De repente empezó a darme las gracias por recordarle aquello que era importante en su vida, aquello por lo que se había venido de Ámsterdam a Tanzania (vivía en Dar Es Salaam, que ya es tener huevos). Empezó a darme abrazos y besos y el resto de la noche hasta irse se la pasó sin parar de rajar conmigo. Ni que decir tiene que yo, con unas cuantas cervezas ya encima, me la hubiera follado allí mismo. Estoy bastante seguro de que incluso sin cervezas lo hubiera hecho, porque lo cierto es que llevaba toda la noche sin poder apartar la mirada de su cuello y sus hombros increiblemente sexys. Pero en un momento dado se excusó por tener que irse ya que a la mañana siguiente trabajaba. Hicimos las típicas bromas de rigor hablando de por qué no se venía en el viaje, porque siempre le había gustado la idea de aprender a montar en moto y viajar por ahí en una. Le tenté uas cuantas veces e incluso la reté a pasar a buscarla la mañana siguiente y llevármela. Con una sonrisa increíble selló la falsa promesa de vernos al día siguiente, y se fue hacia la mototaxi que esperaba por ella. Antes de subir, se acercó de nuevo, me dió un beso y se despidió diciéndome "Recuerda que siempre, cuando menos te lo esperas, aparece un ángel. ¡Gracias!". Y desapareció para siempre.

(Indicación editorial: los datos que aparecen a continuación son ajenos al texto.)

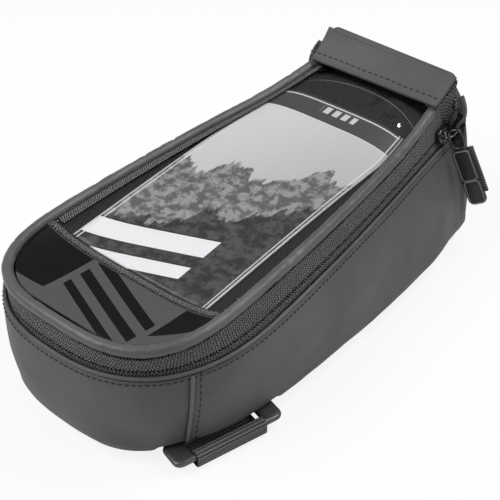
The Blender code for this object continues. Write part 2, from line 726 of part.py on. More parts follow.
def make_pull(frame, bail_top):
    """Link, rubber tab and webbing loop, hanging from the bail and leaning out from the wall."""
    bail_middle = frame @ bail_top
    down = Vector(PULL_DOWN).normalized()
    across = Vector(PULL_ACROSS)
    across = (across - down * across.dot(down)).normalized()
    hang = Matrix((across, -down, across.cross(-down))).transposed().to_4x4()
    hang = Matrix.Translation(bail_middle) @ hang
    slack = BAIL_RADIUS + LINK_RADIUS + CLEARANCE
    outline = rounded_corners(LINK_HALF_WIDTH, LINK_LENGTH / 2, LINK_CORNER)
    middle = -LINK_LENGTH / 2 + slack
    points = [Vector((place.x, place.y + middle, 0)) for place in outline]
    link_ring = tube_object("pull_link", "slider", points, LINK_RADIUS, closed=True)
    link_ring.matrix_local = hang
    low = middle - LINK_LENGTH / 2
    tab_top = low - LINK_RADIUS - CLEARANCE
    tab_pivot = pivot("pull_tab_pivot", hang @ Matrix.Translation((0, low, 0)))
    outline = rounded_corners(TAB_WIDTH / 2, TAB_LENGTH / 2, TAB_CORNER)
    tab = flat_plate("pull_tab", "rubber", outline, TAB_THICKNESS)
    tab.parent = tab_pivot
    tab.matrix_local = Matrix.Translation((0, tab_top - low - TAB_LENGTH / 2, 0))
    behind = TAB_THICKNESS / 2 + CLEARANCE + WEBBING_THICKNESS / 2
    outline = rounded_corners(WEBBING_WIDTH / 2, WEBBING_LENGTH / 2, WEBBING_CORNER)
    webbing = flat_plate("pull_webbing", "webbing", outline, WEBBING_THICKNESS)
    webbing.parent = tab_pivot
    webbing.matrix_local = Matrix.Translation((WEBBING_SHIFT, tab_top - low - WEBBING_LENGTH / 2, -behind))


def make_stops():
    for name, sign in (("zip_top_stop", 1), ("zip_bottom_stop", -1)):
        inner, middle, outer = band_points(sign * STOP_AT)
        span = (outer - inner).normalized()
        before = band_points(sign * (STOP_AT - PLACE_STEP))[1]
        after = band_points(sign * (STOP_AT + PLACE_STEP))[1]
        along = (after - before).normalized()
        normal = span.cross(along).normalized()
        if normal.z < 0:
            normal = -normal
        shape = bmesh.new()
        bmesh.ops.create_cube(shape, size=1)
        mesh = bpy.data.meshes.new(name)
        shape.to_mesh(mesh)
        shape.free()
        made = link(name, mesh, "slider")
        turn = Matrix((span, along, normal)).transposed().to_4x4()
        if turn.determinant() < 0:
            turn = Matrix((span, -along, normal)).transposed().to_4x4()
        middle = middle + normal * (TAPE / 2 + STOP_LIFT) + span * STOP_SHIFT
        made.matrix_local = Matrix.Translation(middle) @ turn @ Matrix.Diagonal((*STOP_SIZE, 1))


def hang_lid():
    """Puts the lid's pieces on an empty at the ridge, where the lid turns."""
    ridge = Vector((0, RIDGE_Y, RIDGE_Z))
    hinge = pivot("lid_hinge_pivot", Matrix.Translation(ridge))
    for name in LID_PIECES:
        piece = bpy.data.objects[name]
        piece.parent = hinge
        piece.matrix_local = Matrix.Translation(-ridge)


def centre_on_footprint():
    """Moves the bag so that the origin is under the middle of its bounding box, at the ground."""
    bpy.context.view_layer.update()
    graph = bpy.context.evaluated_depsgraph_get()
    low = Vector((1, 1, 1))
    high = -low
    for item in PARTS.objects:
        solid = item.evaluated_get(graph)
        mesh = solid.to_mesh()
        for corner in mesh.vertices:
            place = solid.matrix_world @ corner.co
            low = Vector(map(min, low, place))
            high = Vector(map(max, high, place))
        solid.to_mesh_clear()
    ROOT.location = (-(low.x + high.x) / 2, -(low.y + high.y) / 2, -low.z)
    bpy.context.view_layer.update()


clear_scene()
PARTS = bpy.data.collections.new("top_tube_phone_bag")
CUTTERS = bpy.data.collections.new("cutters")
bpy.context.scene.collection.children.link(PARTS)
bpy.context.scene.collection.children.link(CUTTERS)
CUTTERS.hide_render = True
ROOT = bpy.data.objects.new("bag_frame", None)
bpy.context.scene.collection.objects.link(ROOT)
SLOTS = {
    "wall": colour_material("wall", (0.10, 0.10, 0.105), 0.55),
    "base": colour_material("base", (0.06, 0.06, 0.065), 0.7),
    "board": colour_material("board", (0.03, 0.03, 0.03), 0.6),
    "rim": colour_material("rim", (0.22, 0.22, 0.23), 0.5),
    "tape": colour_material("tape", (0.06, 0.06, 0.06), 0.85),
    "coil": colour_material("coil", (0.02, 0.02, 0.02), 0.4),
    "piping": colour_material("piping", (0.14, 0.14, 0.145), 0.45),
    "lid_fabric": colour_material("lid_fabric", (0.08, 0.08, 0.085), 0.7),
    "clear_film": colour_material("clear_film", (0.9, 0.9, 0.9), 0.08),
    "card": colour_material("card", (0.5, 0.5, 0.5), 0.5),
    "mesh": colour_material("mesh", (0.02, 0.02, 0.02), 0.9),
    "webbing": colour_material("webbing", (0.05, 0.05, 0.05), 0.8),
    "ring": colour_material("ring", (0.30, 0.30, 0.31), 0.35, 0.6),
    "slider": colour_material("slider", (0.05, 0.05, 0.05), 0.25, 0.8),
    "rubber": colour_material("rubber", (0.03, 0.03, 0.03), 0.5),
}
make_walls()
make_bottom()
make_rim()
make_zip()
make_lid()
make_flap()
make_straps()
make_stem_straps()
SLIDER_FRAME, BAIL_TOP = make_slider()
make_pull(SLIDER_FRAME, BAIL_TOP)
make_stops()
hang_lid()
centre_on_footprint()
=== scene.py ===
"""Looks of the top tube phone bag: coated fabric walls, woven zip band, clear pocket, straps and ring.

Lengths are written in millimetres times MM. Points are worked out in the bag's own frame, whose middle
plane is X = 0, and SHIFT then moves them to the CAD's frame.
"""
import json
import math

import bpy
from mathutils import Matrix, Vector, noise


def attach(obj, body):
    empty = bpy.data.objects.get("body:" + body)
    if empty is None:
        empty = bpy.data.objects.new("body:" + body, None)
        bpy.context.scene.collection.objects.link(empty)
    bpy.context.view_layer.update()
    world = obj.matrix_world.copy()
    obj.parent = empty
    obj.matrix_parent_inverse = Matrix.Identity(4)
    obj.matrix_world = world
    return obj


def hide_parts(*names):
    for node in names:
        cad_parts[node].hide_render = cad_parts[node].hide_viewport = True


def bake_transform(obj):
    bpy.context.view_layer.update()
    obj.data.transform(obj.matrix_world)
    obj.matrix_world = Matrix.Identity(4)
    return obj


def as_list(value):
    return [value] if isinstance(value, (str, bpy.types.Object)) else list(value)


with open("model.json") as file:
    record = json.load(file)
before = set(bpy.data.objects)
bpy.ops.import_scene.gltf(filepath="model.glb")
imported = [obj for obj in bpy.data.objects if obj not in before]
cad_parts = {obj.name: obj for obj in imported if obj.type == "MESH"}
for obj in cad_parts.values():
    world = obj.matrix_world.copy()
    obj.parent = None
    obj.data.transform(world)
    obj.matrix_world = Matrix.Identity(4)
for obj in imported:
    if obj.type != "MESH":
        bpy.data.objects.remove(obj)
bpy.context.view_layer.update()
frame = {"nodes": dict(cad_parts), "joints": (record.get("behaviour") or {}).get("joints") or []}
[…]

Terminamos cerrando el bar, con Richard jurándonos amistad eterna y retándonos a quedarnos una semana allí. Como la noche es propensa a esas falsas promesas que no se dicen de mentira, sino que se hacen con la sinceridad del corazón a sabiendas de que al día siguiente no tendrás que cumplirlas, juré quedarme allí no una semana, sino algunos meses.
Sé que volveré, aunque no sé si será igual. Pero lo que sé seguro es que aquella noche me convertí en su ángel y nos enamoramos perdidamente, como aquellas falsas promesas que mañana serán sólo un dulce recuerdo.